Another approach is to create vaccines using protein sub-units of the coronavirus.
Such proteins can be synthesised in the laboratory using genetic material derived and modified from the coronavirus.
They may be combined with molecules known as adjuvants, to boost the immune response at lower doses.
TAKING A VACCINE TO THE MARKET
Notwithstanding the initial optimism, and in spite of the latest knowledge and technologies, it could still take more than a year to deliver a coronavirus vaccine to the masses.
The first step is to demonstrate that the new vaccine produces antibodies that can neutralise coronavirus in the laboratory.
This is followed by a challenge test, where live virus is introduced into a vaccinated animal to study its immune response and protective effect.
Once scientists have enough data to be convinced that the virus is both safe and effective, clinical trials involving human subjects can begin.

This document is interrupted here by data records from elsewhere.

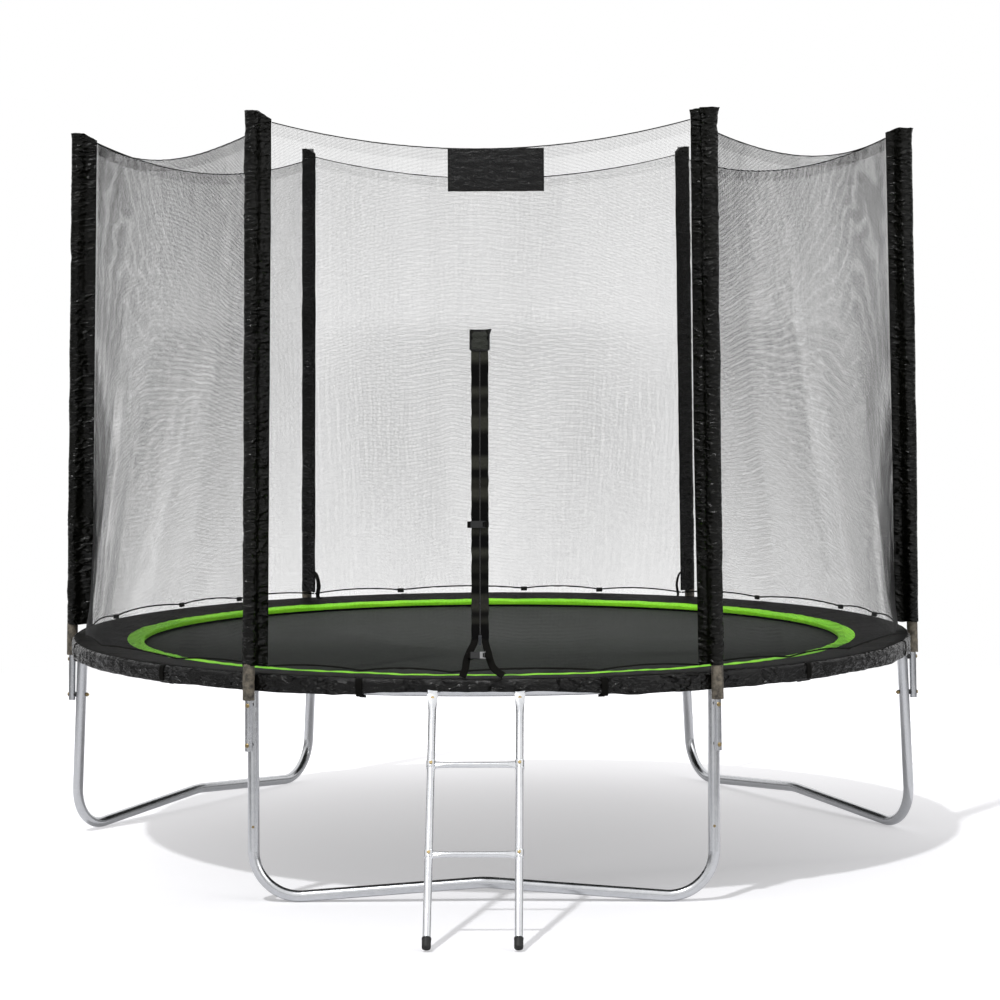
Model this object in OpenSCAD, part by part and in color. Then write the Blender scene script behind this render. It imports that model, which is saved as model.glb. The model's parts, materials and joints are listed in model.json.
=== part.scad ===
// Round garden trampoline with six net poles, a sprung mat, a spring pad and a hook-on ladder.
// Millimetres. The origin is on the ground under the middle of the mat, +Z is up,
// and the entrance and the ladder are on the -Y side.

/* [Ring] */
// Radius of the ring tube's centreline
ring_r = 1506; // [1400:1:1650]
// Outer diameter of the ring and leg tube
rail_d = 38; // [34:0.5:42]
// Wall of the ring and leg tube
rail_wall = 1.5; // [1.2:0.1:2]
// Height of the ring tube's centreline above the ground
rail_z = 713; // [660:1:800]
// Length of the narrowed neck on each tube end
neck_len = 60; // [45:1:70]
// Length of the step where a tube narrows to its neck
shoulder_len = 6; // [4:0.5:10]
// Gap all round between a neck and the tube it goes into
neck_fit = 0.3; // [0.2:0.05:0.5]

/* [Legs] */
// Outward lean of the leg frames, in degrees
leg_lean = 3.5; // [1:0.5:6]
// Length of the sockets welded under the ring
socket_len = 92; // [85:1:110]
// Height of the joint between a leg post and its base
leg_joint_z = 222; // [205:1:260]
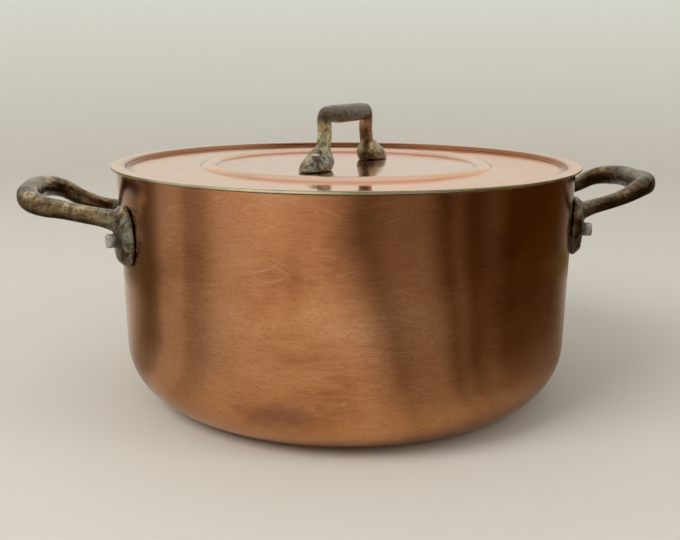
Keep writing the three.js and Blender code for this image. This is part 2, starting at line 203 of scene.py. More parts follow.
def raise_surface(tree, shader, layers):
    """Bumps the surface by several heights, each with its depth in metres."""
    normal = None
    for height, depth in layers:
        bump = put(tree, "Bump", {"Height": height, "Distance": depth, "Strength": 1.0})
        if normal is not None:
            tree.links.new(normal, bump.inputs["Normal"])
        normal = bump.outputs["Normal"]
    tree.links.new(normal, shader.inputs["Normal"])


def polished_copper():
    """Copper rubbed round and round: amber in the bend as a painted reflection, browner to the rim, with grit
    and hair scratches.
    """
    finish, tree, shader = new_finish("polished_copper")
    height = along(tree, "Z")
    lines = mottle(tree, 90, (1, 1, 14), detail=5, roughness=0.7)
    fine_lines = mottle(tree, 160, (1, 1, 30), detail=3, move=(3, 1, 0))
    clouds = mottle(tree, 16, (1, 1, 1.4), detail=5, roughness=0.6, distortion=0.4)
    shade = sums(tree, "ADD", times(tree, clouds, 0.76), times(tree, lines, 0.24))
    colour = tones(tree, shade, [
        (0.32, (0.320, 0.120, 0.045)),
        (0.44, (0.520, 0.230, 0.100)),
        (0.55, (0.615, 0.295, 0.142)),
        (0.68, (0.690, 0.370, 0.205)),
    ])
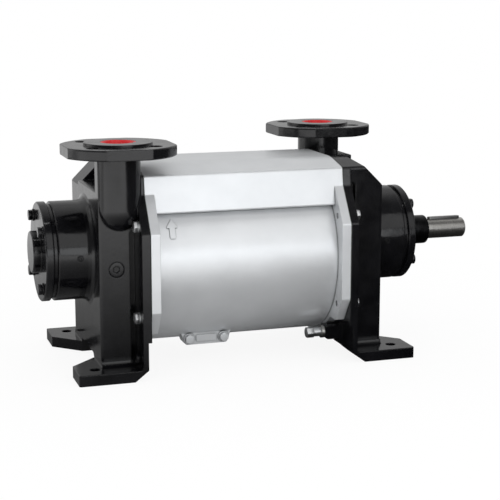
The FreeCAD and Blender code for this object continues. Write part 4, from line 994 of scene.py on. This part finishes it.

In phase one, healthy volunteers are injected with the trial vaccine to assess its safety and immunogenicity - its ability to provoke an immune response.
The aim is to find the right dose that elicits a strong immune response without causing serious side effects.
In phase two, hundreds of people are vaccinated and closely monitored to see if this protects them from the virus.
This progresses to phase three, where up to tens of thousands of people are vaccinated in a real-world setting, to see if vaccination reduces the risk of infection, compared with those who have not been vaccinated.
The subjects are closely followed up with for any side effects.
The industry experience is that about 90 per cent of vaccine projects do not go beyond this stage.
If all the boxes are ticked, the company then seeks regulatory approval for a licence to market the vaccine.
At the same time, planning takes place to set up factories to manufacture hundreds of millions of doses of the vaccine under stringent conditions, and to package the final product in individual vials or syringes for shipment.
The health authorities will then have to put in place a national Covid-19 immunisation programme, prioritising high-risk and vulnerable groups within the population to receive the vaccine first.
The programme will then need to be expanded to achieve herd immunity, where enough people in the population develop immunity to the virus such that it can no longer propagate and be transmitted.
Assuming all this happens in time, there remain further questions that need to be addressed.
• Will a booster dose be needed to confer longer-lasting immunity?
• Will the virus mutate and make current vaccines less effective?
• Will enough people be convinced about the safety and efficacy of the vaccine to agree to be vaccinated?
• Will there be equitable distribution of vaccines between high-and low-income countries, and within each country?
With the race to make a Covid-19 vaccine elevated to the global stage, we are now witnesses to an interplay between science, biotechnology, public health, markets, governments and civil society.
It remains to be seen how the pandemic will evolve, and what role a vaccine will eventually play in bringing it to an end.